Umowa ustna jest tak samo ważna jeżeli ma świadka. Jak deweloperowi nie pasuje to niech do sądu idzie.
No tak,o ile sa świadkowie właśnie
No ale ktoś to przecież musiał zrobić jeżeli chciała inne ustawienie. A skoro umowa jest ustna to przecież może mówić że takie odebrała
A chodzi po prawnikach i czas od polowy lipca wtedy decyzja na przeróbkę do dzis miala, jutro naoisze do niej jak sie sprawa toczy. Tak wg to ma sasiada psychicznego z ktorym po sadach chodzi , ze niby zalewa go, a nie zalewa ona wg spółdzielni, ze kotlet tlucze , i tskie pierdoly , on w oknie stoi i ją kameruje jak z dziecmi z mieszkania wychodzi. Byla w zaawansowanej ciąży to ją kopał na klatce schodowej , psychol.
Temat przeróbki to jego zasluga ,on ma wielkie znajomisci a ona bidna nie ma ja poradzic. W kazdym razie sąsiadów buntował przeciw niej na poczatku , a sasiedzi z czasem zobaczyli jaka jest w porzadku , a on świr pod 65 at nawrócony alkoholik
O tako to grubsza historia. Daj znać jak będziesz wiedziała jak to się skończyło
Naprawde wspolczuje…
Sprawa stoi w miejscu
poki co nie poddają się a sprawę traktują jako wyzwanie.
Straszna sytuacja, ale podziwiam ją, że daje radę mimo tego wszystkiego.
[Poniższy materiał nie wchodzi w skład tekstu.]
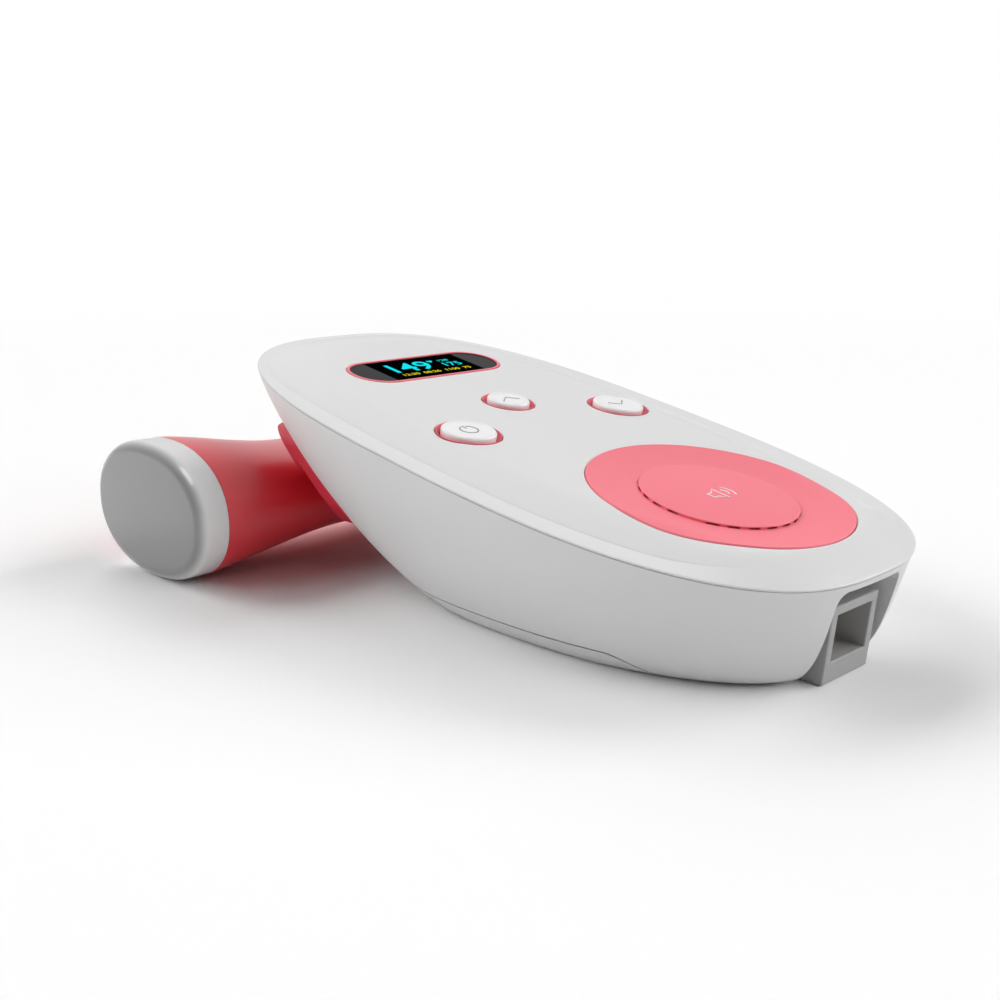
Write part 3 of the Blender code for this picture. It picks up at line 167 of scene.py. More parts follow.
SPEAKER_Y = -0.0385994
PANEL_RADIUS = 0.0230
PANEL_THICKNESS = 0.0016
PANEL_EDGE = 0.00015
PANEL_SKIRT_OUTER = 0.0040
PANEL_SKIRT_INNER = 0.0030
PANEL_SKIRT_HEIGHT = 0.002
DISH_DEPTH = 0.0010
DISH_POWER = 1.25
DISC_RADIUS = 0.0138
DISC_RISE = 0.00045
DISC_EDGE = 0.00016
SLOT_DEPTH = 0.0006
SLOT_RISE = 0.0003
DISC_CROWN = 0.00015
SLOT_PLACES = 25
SLOT_BLANKS = (5, 20)
SLOT_LENGTH = 0.0021
SLOT_OVERCUT = 0.00008
PANEL_MARK_WIDTH = 0.0003
PANEL_MARK_HEIGHT = 0.00008
PANEL_MARK_SINK = 0.00005
PROBE_Y = 0.06135
PROBE_Z = 0.01373
PROBE_LENGTH = 0.1054
PROBE_HALF_DEPTH = 0.0202
PROBE_HALF_HEIGHT = 0.01373
PROBE_POWER = 2.2
WAIST_HALF_LENGTH = 0.0120
WAIST_HALF_DEPTH = 0.0190
WAIST_HALF_HEIGHT = 0.0089
WAIST_POWER = 1.4
PROBE_WALL = 0.0020
CAP_LENGTH = 0.0065
CAP_EDGE = 0.0025
CAP_SEAM_EDGE = 0.00012
# Run of the painted shade from the sensing cap's flat end over its rounded edge
CAP_SHADE_RUN = 0.0020
CAP_WALL = 0.0015
CAP_LIP = 0.0030
INLET_RADIUS = 0.0042
INLET_BORE = 0.0020
BUSHING_PROUD = 0.0013
BUSHING_LENGTH = 0.006
BUSHING_FLANGE = 0.0012
BUSHING_EDGE = 0.0004

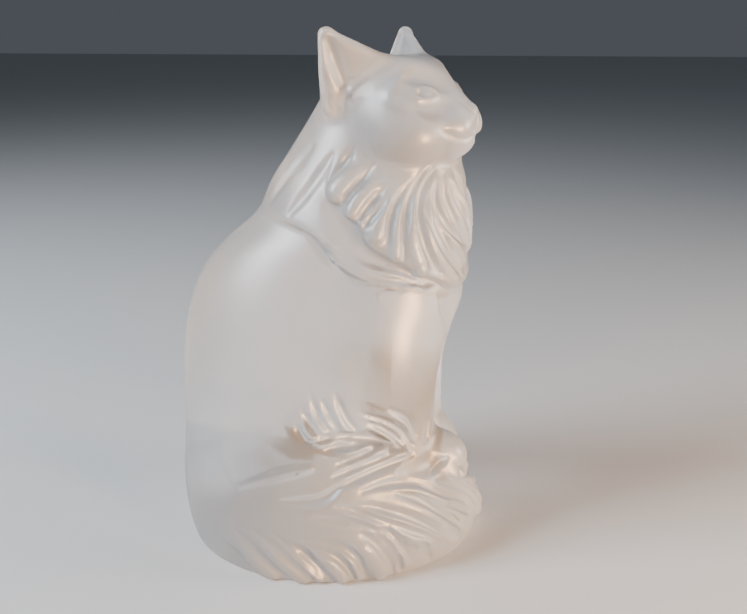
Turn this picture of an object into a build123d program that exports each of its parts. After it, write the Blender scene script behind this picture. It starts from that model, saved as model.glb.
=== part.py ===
from build123d import *

import os
from math import cos, pi, radians, sin

# A seated long-haired cat, cast as one solid piece of satin crystal, in millimetres.
# The cat faces -Y, its right side is towards -X, and it stands on the plane Z = 0.
# Each sculpted part of the casting is its own solid, trimmed so that neighbours meet face to face.
# "Forward" is a distance towards -Y, and side is -1 on the cat's right and 1 on its left.

SIDES = (-1, 1)

# Trunk and the mane round the neck
TRUNK_RINGS = (  # height, forward shift, half depth, half width
    (0.0, -3.6, 22.4, 18.6),
    (10.0, -5.4, 23.0, 20.0),
    (22.0, -6.6, 22.3, 20.0),
    (34.0, -6.2, 22.5, 19.2),
    (46.0, -3.8, 22.4, 17.0),
    (54.0, -0.2, 20.8, 14.6),
    (60.0, 3.4, 17.6, 12.6),
)
MANE_RINGS = (  # height, forward shift, half length, half width, degrees that the front is lower
    (52.8, 4.4, 19.2, 17.0, 24.0),
    (59.2, 5.0, 18.0, 15.4, 20.0),
    (67.0, 7.0, 15.5, 12.8, 15.0),
    (73.0, 8.6, 13.2, 10.8, 13.0),
    (78.0, 9.4, 10.8, 9.4, 10.0),
)

# Head and ears, in a frame of their own: x to the cat's left, y back, z up, from the skull's centre
HEAD_CENTRE = (-1.8, -14.1, 79.2)
HEAD_TURN = 18.0  # degrees towards the cat's right
HEAD_RINGS = (  # forward, height, half width, half height
    (-10.0, 0.0, 3.4, 3.0),
    (-8.0, 0.0, 7.4, 5.8),
    (-4.0, 0.0, 10.4, 8.0),
    (0.5, 0.0, 11.2, 8.6),
    (4.2, -0.7, 9.6, 7.6),
    (7.2, -1.9, 6.6, 5.8),
    (9.4, -2.6, 4.6, 4.2),
    (10.6, -2.8, 1.4, 1.3),
)
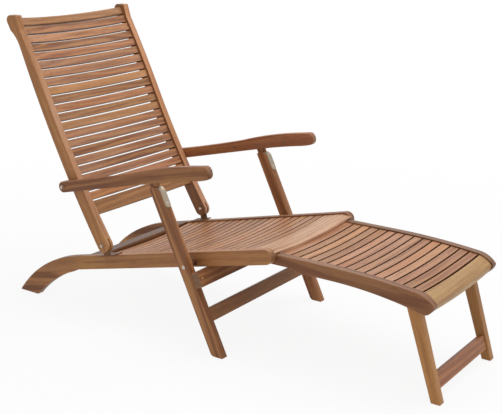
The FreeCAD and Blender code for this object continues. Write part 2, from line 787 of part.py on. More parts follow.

Fajnie, że sąsiedzi zaczęli widzieć prawdę.
Jak dla mnie to sa duże nerwy i stres… ![]()
Zero swobody w mieszkaniu, ale to są “uroki” betonu ;(
Niestety mieszkanie w blokach, czy szeregowcach ma swoje minus właśnie w postaci sąsiadów.
Niestety, jeśli on ma „znajomości” i wykorzystuje je, żeby ją zastraszać czy robić problemy z tytułu np. przeróbek w mieszkaniu, to tym bardziej dobrze, że szuka pomocy prawnej. To jedyna droga powoli, ale konkretnie.
Nieraz można trafić na całkiem fajnych sąsiadów mogą się utworzyć nawet super przyjaźnie
Ja wolę mieszkanie na wsi , w bloku to nie było dla mnie
Czasami tak, ale teraz to już chyba rzadkość. Sama mam mieszkanie w bloku i podczas remontu już mieliśmy spięcia z sąsiadem, który zadzwonił do spółdzielni i powiedział, że o 23 tam działamy z młotem, gdzie tak naprawdę wychodziliśmy stamtąd najpóźniej o 20 ![]()
To niestety dość częsty scenariusz niektórzy sąsiedzi potrafią być bardzo wyczuleni, a czasem nawet przesadni, jeśli chodzi o hałasy w bloku. Nawet gdy przestrzega się godzin ciszy nocnej i stara nie przeszkadzać, komuś może się coś nie spodobać i od razu zgłasza sprawę dalej.